UMass/Boston has a reputation as a wonderful place for international students to study business. I taught Professional Writing at the College of Management for several semesters, and I tried to focus the in-class writing exercises on topics and formats one might use in a business setting, such as memos, emails, and reports. I knew that a lot of my students were very homesick, however, so one day when we had to go over how to write a letter, I decided to read them an essay by my friend Monica Bhide about what it was like for her when she was a student far away from home and far from all the people she loved and all the foods that might comfort her.
I read the class a section from her contemporary Indian cookbook Modern Spice. In it, she spoke about being so lonely when she arrived at graduate school in Lynchburg, Virginia that she cried and prayed to Lord Krishna. She missed familiar foods, so she borrowed some rice and cardamom from a neighbor and began to make her mother’s rice pudding. The aroma filled the apartment with the smells of home. The scent of the cardamom enticed a neighboring Indian Engineering student and drew him, as if by magic, to her apartment.
Dear reader, she (eventually) married him.
All the students in the class – men as well as women – gasped with surprise and then sighed with pleasure at the fairytale ending of this story. (For another retelling of this story, read Monica’s article on cardamom from Saveur magazine.)
As I read this essay to my students, I could feel an odd combination of emotions stirring in the room: sadness and longing combined with the comfort of being in a place where these feelings were not only recognized but shared with others. I could sense some eyes tearing up, including my own.
The students set about responding to Monica’s essay by writing letters to her. Nineteen out of the twenty students in the class were non-native speakers from other countries. There were students from Russia, the Dominican Republic, Poland, Thailand, Nepal, The Republic of Congo, Japan, Taiwan, China, Bangladesh, Korea, Lebanon, and Ghana. There was only one student, a young woman, who was raised in America. I realized that I had placed her in a difficult position: clearly everyone else could relate to what it was like for Monica to be homesick, but what would the native-born student have to say about this story?

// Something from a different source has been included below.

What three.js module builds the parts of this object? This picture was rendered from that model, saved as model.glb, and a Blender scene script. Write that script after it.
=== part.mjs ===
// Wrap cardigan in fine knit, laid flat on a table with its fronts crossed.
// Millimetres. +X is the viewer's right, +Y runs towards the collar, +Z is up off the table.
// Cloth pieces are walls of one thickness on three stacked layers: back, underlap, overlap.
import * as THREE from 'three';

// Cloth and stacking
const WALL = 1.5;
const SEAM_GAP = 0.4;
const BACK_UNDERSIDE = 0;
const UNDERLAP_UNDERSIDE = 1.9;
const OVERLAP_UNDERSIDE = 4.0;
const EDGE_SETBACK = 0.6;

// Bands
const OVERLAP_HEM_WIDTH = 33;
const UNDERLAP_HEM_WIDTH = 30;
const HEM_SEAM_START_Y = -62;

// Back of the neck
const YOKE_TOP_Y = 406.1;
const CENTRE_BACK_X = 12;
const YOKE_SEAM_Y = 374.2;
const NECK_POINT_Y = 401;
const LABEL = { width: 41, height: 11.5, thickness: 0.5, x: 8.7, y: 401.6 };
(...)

As the students composed their letters to Monica, I thought about my own family’s immigrant past. My great-grandfather grew up in Limerick, Ireland, where his father was an estate manager at Croom House, one of the Great Houses of Ireland, and one of the only ones that was still in Catholic hands at the time. There was limited opportunity in Limerick, and my great-grandfather wanted to work and own his own land. He knew he needed to leave home in order to create the life he imagined. First he went to England. He was unable to find work there, I assume because he was an Irish Catholic. He announced to the family that he was planning to go to America. Lady Lyons, the mistress of Croom House, wrote my great-grandfather a letter of recommendation naming all of his gardening and farming skills, and she also wrote a letter to him, imploring him not to go to America. It was the height of the Civil War and, she noted, “Young Irish men are cannon fodder.” He came anyway. He encountered a lot of NINA signs (No Irish Need Apply) and he eventually settled in Vineland, NJ, where he grew tomatoes for a living. His two sons went on to become surgeons – a great leap for first generation immigrants.
I recognize the same ambition and drive in my students. Many have extraordinary job responsibilities in addition to caring for their families. The students who take the once-a-week night classes are so busy that it is sometimes hard for them to find time to do their homework, but they manage it somehow. It was very clear to me that most of them were operating on a huge sleep deficit.

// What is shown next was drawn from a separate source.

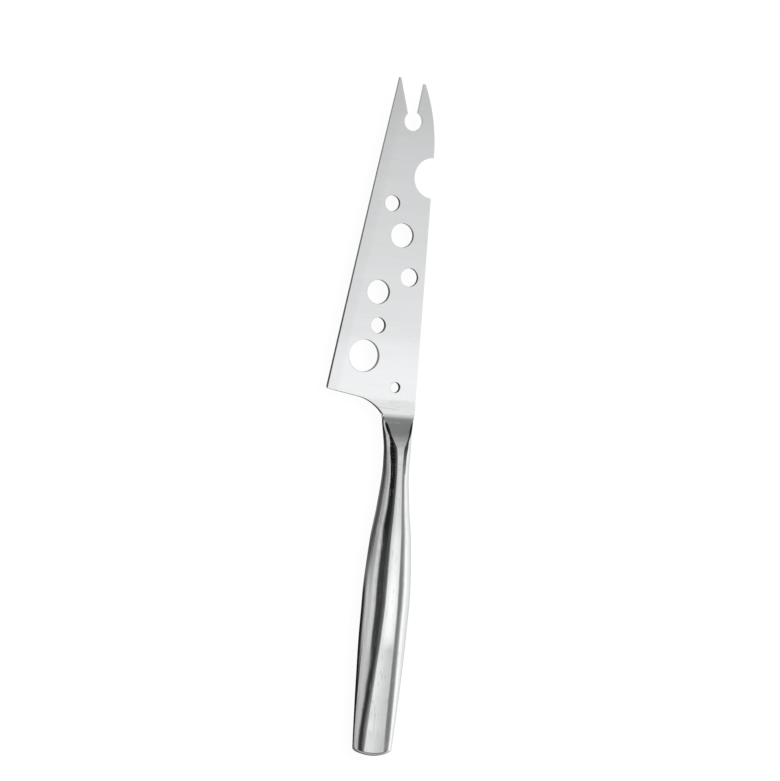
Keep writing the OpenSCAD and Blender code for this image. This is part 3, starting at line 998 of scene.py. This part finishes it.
def addTent():
    first, last = tentStations[0][0], tentStations[-1][0]
    middleX = tent["middleX"] + seat.x

    def spot(u, v):
        angle, y = mix(-tent["reach"], tent["reach"], u), mix(first, last, v)
        a = radians(angle)
        tone, place = tentTone(angle, y)
        tone /= 100
        if place < tent["warmUpTo"]:
            tone = tuple(tone * part for part in tent["warm"])
        point = (middleX + tent["radius"] * sin(a), y, seat.z + tent["radius"] * cos(a))
        return point, tone

    gridSheet("lightTent", tent["steps"], int((last - first) / tent["lengthStep"]), spot)


# A small bright card just over the blade, darker towards the prongs and over the cutting edge
bladeCard = {
    "height": 14.0, "pastEdge": 5.0, "right": 50.0, "columns": 44, "gather": 1.5,
    "lengthStep": 2.5, "start": 7.5, "end": 170.0,
    "tones": [(7, 1.02), (15, 1.0), (25, 0.965), (30, 0.93), (35, 0.865), (45, 0.84), (60, 0.81),
              (74, 0.765), (94, 0.733), (114, 0.678), (129, 0.606), (170, 0.58)],
    "edgeTone": 0.95, "edgeFrom": 6.5, "edgeTo": 9.5,
}


# Where the cutting edge is, in mm of the frame
def edgeAt(y):
    return edgeX(min(y - seat.y, blade["point"])) + seat.x


def addBladeCard():
    card = bladeCard

    def spot(u, v):
        y = mix(card["start"], card["end"], v)
        edge = edgeAt(y)
        x = mix(edge - card["pastEdge"], card["right"], u ** card["gather"])
        near = smooth(x - edge, card["edgeFrom"], card["edgeTo"])
        tone = between(card["tones"], y) * mix(card["edgeTone"], 1.0, near)
        return (x, y, seat.z + card["height"]), tone

    rows = int((card["end"] - card["start"]) / card["lengthStep"])
    gridSheet("bladeCard", card["columns"], rows, spot)


# Painted shadow and light on the paper close to the knife, seen only in the steel's gloss: tones in
# hundredths on both sides of the handle, by the distance from it and at stations along it. Next to
# the handle they are painted shadow; farther out painted light, dimmer on the left and brighter
# than the paper on the right.
handleShade = {
    "distances": [-12.0, 0.0, 4.0, 8.0, 14.0, 26.0, 55.0, 160.0, 420.0],
    "left": [
        (-300, [1, 1, 1, 1, 1.5, 2, 5, 6, 6]),
        (-113, [1, 1, 1, 1, 1.5, 2, 6, 10, 10]),
        (-94, [1, 1, 1, 2, 10, 46, 56, 65, 65]),
        (-84, [1, 1, 1.5, 2, 20, 52, 65, 72, 72]),
        (-74, [1, 2, 2, 5, 28, 60, 69, 70, 70]),
        (-64, [1, 20, 18, 18, 30, 44, 55, 60, 60]),
        (-54, [1, 10, 10, 9, 14, 23, 30, 38, 40]),
        (-44, [1, 30, 20, 7, 10, 12.5, 16, 22, 25]),
        (-34, [1, 24, 18, 8, 9.5, 15.5, 22, 27, 28]),
        (-24, [1, 20, 15, 5.5, 8.5, 17, 25, 36, 36]),
        (-12, [1, 6, 6, 3, 1, 6, 16, 35, 38]),
        (-1, [1, 1, 1, 1, 1, 4, 12, 30, 38]),
    ],
    "right": [(-300, [1, 10, 40, 60, 80, 95, 105, 110, 110]),
              (-1, [1, 10, 40, 70, 85, 100, 105, 110, 110])],
    "steps": 130, "start": -170.0, "end": -1.0, "lift": 0.02,
}
# The shade under the blade: lighter inside each hole, by the hole's radius, and at the prongs
bladeShade = {
    "step": 1.2, "margin": 12.0, "dark": 0.012, "forkTone": 0.60, "forkFrom": 250.0,
    "forkTo": 262.0, "fadeFrom": 3.2, "fadeTo": 6.0, "open": 1.0, "lift": 0.04, "holeFade": 1.0,
    "holeTones": [(2.2, 0.012), (3.3, 0.045), (3.85, 0.07), (5.0, 0.12), (6.7, 0.22),
                  (8.5, 0.30)],
}


# Each side's sheet paints shadow next to the handle and light farther out, for the gloss alone
def addHandleShade():
    shade = handleShade
    for side, sign in (("left", -1.0), ("right", 1.0)):
        rows, tones = [], []
        for i in range(shade["steps"] + 1):
            y = mix(shade["start"], shade["end"], i / shade["steps"])
            place = clamp(y - seat.y, 0.0, handle["top"])
            edge = -along(4, place) + sign * along(1, place) / 2 + seat.x
            rows.append([(edge + sign * d, y, shade["lift"]) for d in shade["distances"]])
            tones.append([tone / 100 for tone in between(shade[side], y)])
        glossSheet("handleShade" + side.title(), rows, tones)


def outlineDistance(x, y, loop):
    best, inside = 1e9, False
    for (ax, ay), (bx, by) in zip(loop, loop[1:] + loop[:1]):
        dx, dy = bx - ax, by - ay
        t = clamp(((x - ax) * dx + (y - ay) * dy) / (dx * dx + dy * dy))
        best = min(best, hypot(x - ax - t * dx, y - ay - t * dy))
        if (ay > y) != (by > y) and x < ax + (y - ay) * dx / dy:
            inside = not inside
    return -best if inside else best


def addBladeShade():
    shade = bladeShade
    margin, step = shade["margin"], shade["step"]
    loop, holes = bladeOutline()[0], bladeHoles()
    left, right = -blade["width"] - margin, margin
    low, high = blade["heel"] - margin, blade["point"] + margin

    def spot(u, v):
        x, y = mix(left, right, u), mix(low, high, v)
        fork = smooth(y, shade["forkFrom"], shade["forkTo"])
        dark = mix(shade["dark"], shade["forkTone"], fork)
        away = outlineDistance(x, y, loop)
        tone = mix(dark, shade["open"], smooth(away, shade["fadeFrom"], shade["fadeTo"]))
        for holeX, holeY, r, _ in holes:
            inner = 1 - smooth(hypot(x - holeX, y - holeY), r - shade["holeFade"], r)
            tone = max(tone, between(shade["holeTones"], r) * inner)
        return (x + seat.x, y + seat.y, shade["lift"]), tone

    gridSheet("bladeShade", int((right - left) / step), int((high - low) / step), spot)


# Black cards on both sides of the neck, so that its shoulders look dark against the polished
# facet: place across, and rows of place along, lower edge, upper edge and tone.
neckCards = {
    "left": (-26.0, [(-26, 41, 93, 0.01), (-15, 30, 93, 0.01), (-6, 22, 90, 0.01),
                     (2, 19, 88, 0.01), (16, 18, 88, 0.01)]),
    "right": (30.0, [(-22, 15.5, 26, 0.30), (-14, 15, 30, 0.12), (-9, 10, 44, 0.04),
                     (-6, 0.1, 44, 0.02), (-0.8, 0.1, 44, 0.02)]),
}
# Tones at the floor and at the top of the sheets that close the tent
tentEnds = {"low": (0.30, 0.65), "high": (0.45, 0.65), "lift": 1.0}
# The paper past the butt: painted shade, seen only in the steel's gloss, with tones by the distance
# from it
buttShade = {"left": -25.0, "right": 35.0, "start": -140.2, "lift": 0.06,
             "tones": [(0, 0.02), (15, 0.05), (40, 0.12), (80, 0.25)]}
# A dark strip standing along the cutting edge, so that the edge reads as a line
edgeCard = {"away": 80.0, "foot": 0.5, "height": 110.0, "start": 4.0, "end": 170.0, "steps": 34,
            "tones": [(4, 0.03), (60, 0.06), (110, 0.20), (170, 0.30)]}


def addNeckCards():
    for side, (x, rows) in neckCards.items():
        stripSheet("neckCard" + side.title(),
                   [((x, y, low), (x, y, high), tone) for y, low, high, tone in rows])


def addTentEnds():
    reach = tent["radius"]
    for label, (y, *_) in (("low", tentStations[0]), ("high", tentStations[-1])):
        stripSheet("tentEnd" + label.title(), [
            ((-reach, y, z), (reach, y, z), tone)
            for z, tone in zip((tentEnds["lift"], reach), tentEnds[label])])


def addButtShade():
    shade = buttShade
    rows = []
    for away, tone in shade["tones"]:
        y = shade["start"] - away
        rows.append(((shade["left"], y, shade["lift"]), (shade["right"], y, shade["lift"]), tone))
    stripSheet("buttShade", rows)


def addEdgeCard():
    card = edgeCard
    rows = []
    for i in range(card["steps"] + 1):
        y = mix(card["start"], card["end"], i / card["steps"])
        x = edgeAt(y) - card["away"]
        rows.append(((x, y, card["foot"]), (x, y, card["height"]), between(card["tones"], y)))
    stripSheet("edgeCard", rows)


def addWorld():
    world = bpy.data.worlds.new("paleRoom")
    scene.world = world
    world.use_nodes = True
    world.node_tree.nodes.clear()
    graph = Graph(world.node_tree)
    seen = isSeen(graph)
    strength = seen + (1 - seen) * studio["fill"]
    room = graph.link("ShaderNodeBackground", {"Color": white, "Strength": strength})
    graph.node("ShaderNodeOutputWorld", {0: room})


def addLamp():
    light = bpy.data.lights.new("softLamp", "AREA")
    light.shape = "SQUARE"
    light.size = studio["lampSize"]
    light.energy = studio["lamp"]
    lamp = newObject("softLamp", light)
    aim = Vector(studio["lampAt"])
    lamp.matrix_world = Matrix.Translation(aim) @ aim.to_track_quat("Z", "Y").to_matrix().to_4x4()
    lamp.visible_glossy = False


addCamera()
addFloor()
addTent()
addBladeCard()
addHandleShade()
addBladeShade()
addEdgeCard()
addNeckCards()
addButtShade()
addTentEnds()
addWorld()
addLamp()
scene.view_settings.view_transform = "Standard"
print("stage: camera, floor and light")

When it was time for the students to read their essays to the class, everyone was completely engaged. Students spoke of being overwhelmed by the price of food. One young woman said, “In Taiwan, the food is affordable, delicious, and you can get it anywhere. Here, the food is expensive, it doesn’t taste good, and it’s hard to find.” Others commented on the fact that the food here just doesn’t taste right because the ingredients aren’t as fresh or as good as they are in their own countries, especially those from warmer climates with year-round growing seasons. “At home, our food is never more than a day from the field, and sometimes only a few hours,” one student observed. “I miss my tropical life,” mused another wistfully.
Learning to cook was an issue for many. “When I came here,” said a student from Bangladesh, “I didn’t even know how to cook rice! Now I can make enough food for a party for fifteen people!” Several students described having to learn to cook for themselves, and those who live by themselves talked about how odd it felt to eat alone. A student from Lebanon described smelling the aroma from a dish prepared by her cousin and recognizing it as one that her grandmother used to make. She said that the scent reduced her to tears instantly.
When the time came for the American-born student to read her letter, she too described the feeling of homesickness and what it felt like to long for a specific food: “I had always heard that the food in Italy was fantastic, but when I got there, I missed my Nana’s noodles in gravy!” She spoke about the importance of tradition and taking time to cook and eat with family. Everyone in the class nodded in agreement.
One student’s letter to Monica began, “You got a homesick. I got a homesick too.” His grammar wasn’t perfect, but the sentiment was heartfelt and exact. Recognizing and sharing a feeling of loneliness and isolation brought our class together, and it really made me wish that we had access to a kitchen, so that we could share our culinary love letters to home at one big table.